6. Schedule the stays with breaks in between.

When I first started my Airbnb, there was a period of time where someone would check out in the morning, and someone else would be coming at 3pm. I have a full time job and I struggled to clean the sheets and towels for the next guests. Now I try to plan ahead the stays and block out days so I can have time to clean the rooms.

7. Airbnb prices are not always accurate.

In my area, Northwest Arkansas, Airbnb’s suggested price is too low. When that happens, it attracts people who are not my targeted audiences (aka people who wants a motel and doesn’t want to pay a lot of money). I found out by getting a lot of inquiries of guests who barely had a profile set, and just want to show up at my house for a night. 
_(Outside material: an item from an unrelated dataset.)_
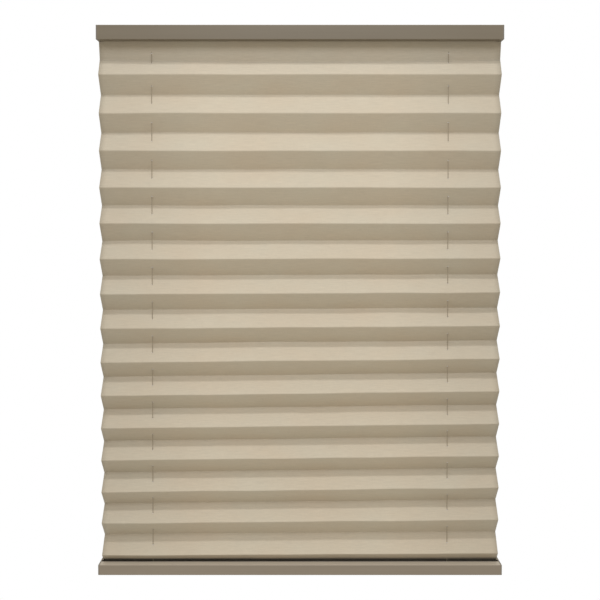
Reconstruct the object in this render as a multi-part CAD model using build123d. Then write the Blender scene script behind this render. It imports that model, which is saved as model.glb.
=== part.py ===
from build123d import *
import math
import os

# A cordless pleated blind, hung by the channel in the top of its headrail.
# Millimetres. X runs along the rails, -Y is the room side, +Z is up.
# The origin is the middle of the headrail's top face. The blind is fully lowered.

# ---- overall sizes ----
BLIND_WIDTH = 711.0  # over the end caps
BLIND_DROP = 965.0  # headrail top to bottom rail underside
RAIL_DEPTH = 48.0  # front to back, both rails

# ---- rail extrusions ----
HEAD_HEIGHT = 25.4
BASE_HEIGHT = 18.0
RAIL_WALL = 1.2
LIP_THICKNESS = 1.0  # the lips beside each fabric slot
RAIL_EDGE_RADIUS = 0.7
MOUTH_WIDTH = 30.0  # bracket channel in the headrail's top
SLOT_WIDTH = 10.0  # where the fabric enters each rail
GROOVE_HEIGHT = 2.6  # room for the fabric strip behind the lips
GROOVE_RIB = 1.0
WEIGHT_RIB_HEIGHT = 3.0
WEIGHT_RIB = 1.0

# ---- end caps ----
CAP_THICKNESS = 2.5
CAP_CHAMFER = 0.5
CAP_PLUG_DEPTH = 12.0
CAP_PLUG_WALL = 1.6
CAP_FIT = 0.1

# ---- fabric and its strips ----
PLEAT_FACE = 40.0  # fold to fold along the cloth
PLEAT_OPENNESS = 0.755  # a hanging face's drop, as a share of its length
PITCH_STRETCH = 0.19  # how much further the top pleats are pulled open
STRETCH_POWER = 1.8
FIRST_RIDGE_DROP = 59.5  # headrail slot to first ridge
FIRST_VALLEY_RISE = 27.5  # first ridge up to first valley
FIRST_VALLEY_SETBACK = 16.0  # first ridge back to first valley
LAST_RIDGE_RISE = 18.5  # bottom rail slot to last ridge
FABRIC_THICKNESS = 0.5
FABRIC_TOP_INSET = 1.5  # cloth edge in from the blind's end, just below the headrail
FABRIC_BOTTOM_INSET = 5.0  # the same at the bottom rail
FABRIC_END_INSET = 3.5  # the same for the ends that lie in the slots
FLAP_HALF_WIDTH = 4.0
SLOT_CLEARANCE = 0.3
STRIP_WIDTH = 20.0
STRIP_THICKNESS = 1.4
STRIP_INSET = 5.5  # strip end in from the blind's end
STRIP_FIT = 0.3
CORD_HOLE_RADIUS = 2.0  # in the fabric, the strips and the bottom rail's web

# ---- lift cords ----
CORD_INSET = 93.5  # cord in from the blind's end
CORD_DIAMETER = 1.0
CORD_SEAT = 0.3  # air between a cord and what carries it
CORD_WRAP_DEG = 300.0  # what is left on the spool when the blind is down
KNOT_RADIUS = 1.6

# ---- guide pulleys and their cradles ----
PULLEY_CORD_RADIUS = 4.2
PULLEY_FLANGE_RADIUS = 5.1
PULLEY_HALF_WIDTH = 2.0
PULLEY_FLANGE = 1.2
PULLEY_PIN_RADIUS = 0.75
PLATE_THICKNESS = 1.2
PLATE_FIT = 0.3
CRADLE_INNER = 10.0  # plate past the pulley's axis, towards the middle
CRADLE_OUTER = 6.0  # plate past the cord, towards the end
CHEEK_THICKNESS = 1.5
CHEEK_HALF_LENGTH = 5.5
CHEEK_ABOVE_PIN = 3.0
SNOUT_RADIUS = 2.8
SNOUT_BORE_RADIUS = 1.5
SNOUT_FIT = 0.2
STRIP_CLEARANCE = 0.3

# ---- spring motor ----
RUNNING_GAP = 0.3
GEAR_MODULE = 0.8
GEAR_TEETH = 26
GEAR_WIDTH = 3.0
GEAR_PRESSURE_DEG = 20.0
GEAR_THINNING = 0.15  # taken off each tooth for backlash
GEAR_DEDENDUM = 1.25
FLANK_STEPS = 4
SPOOL_CORD_RADIUS = 7.0
SPOOL_FLANGE_RADIUS = 9.8
SPOOL_FLANGE = 0.7
SPOOL_HEAD_GAP = 0.5  # cord to flange, and flange to cover
DRIVE_SETBACK = 2.6  # drive drum further back than the spools, as y
STORAGE_PITCH = 20.9
STORAGE_FLANGE_RADIUS = 9.0
DRUM_CORE_RADIUS = 6.0
SPRING_STRIP = 0.3
DRIVE_COIL_RADIUS = 7.7
STORAGE_COIL_RADIUS = 7.1
PIN_RADIUS = 1.2
PIN_PRESS = 0.02
PIN_RUNNING = 0.05
PIN_SOCKET = 0.8
CASE_LEFT = -24.0
CASE_RIGHT_MARGIN = 14.0
CASE_FRONT_FACE = 7.0
CASE_WALL = 1.2
COVER_THICKNESS = 1.6
COVER_TOP = -6.0
CORD_GATE_HALF_WIDTH = 1.5
POST_RADIUS = 2.4
POST_INSET = 2.6
SCREW_RADIUS = 0.8
SCREW_LENGTH = 8.0
SCREW_HEAD_RADIUS = 1.6
SCREW_HEAD = 0.8
SCREW_FIT = 0.05
RECESS_LENGTH = 1.8
RECESS_WIDTH = 0.4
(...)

I looked into the Airbnbs around me, and found comparable listings (similar bedrooms, similar area, similar style) and raised my price up to theirs, and the problem is solved.

8. Great photos = great guests.

  • Using the right camera – Taking photos with a real camera helps (as opposed to using a cell phone) because the cell phone lens is smaller and it will distort the architecture of the room. 
  • Let there be light – Choose a sunny day to take the photos. Open ALL curtains and turn on ALL lights. Having lights (natural or artificial) can make editing your photos SO MUCH easier.
  • Perfecting Photos – I spent a good chunk of my time taking photographs of my place and editing them. It took me a couple of tries to get the photos come out crisp and clean. There are many photos that I’ve realized later on that needed a makeover, such as, clutter on the desk, the toilet lid was open, the kitchen counter was not clean, the pillows on the bed looked saggy and sad, etc. I went back and adjusted them.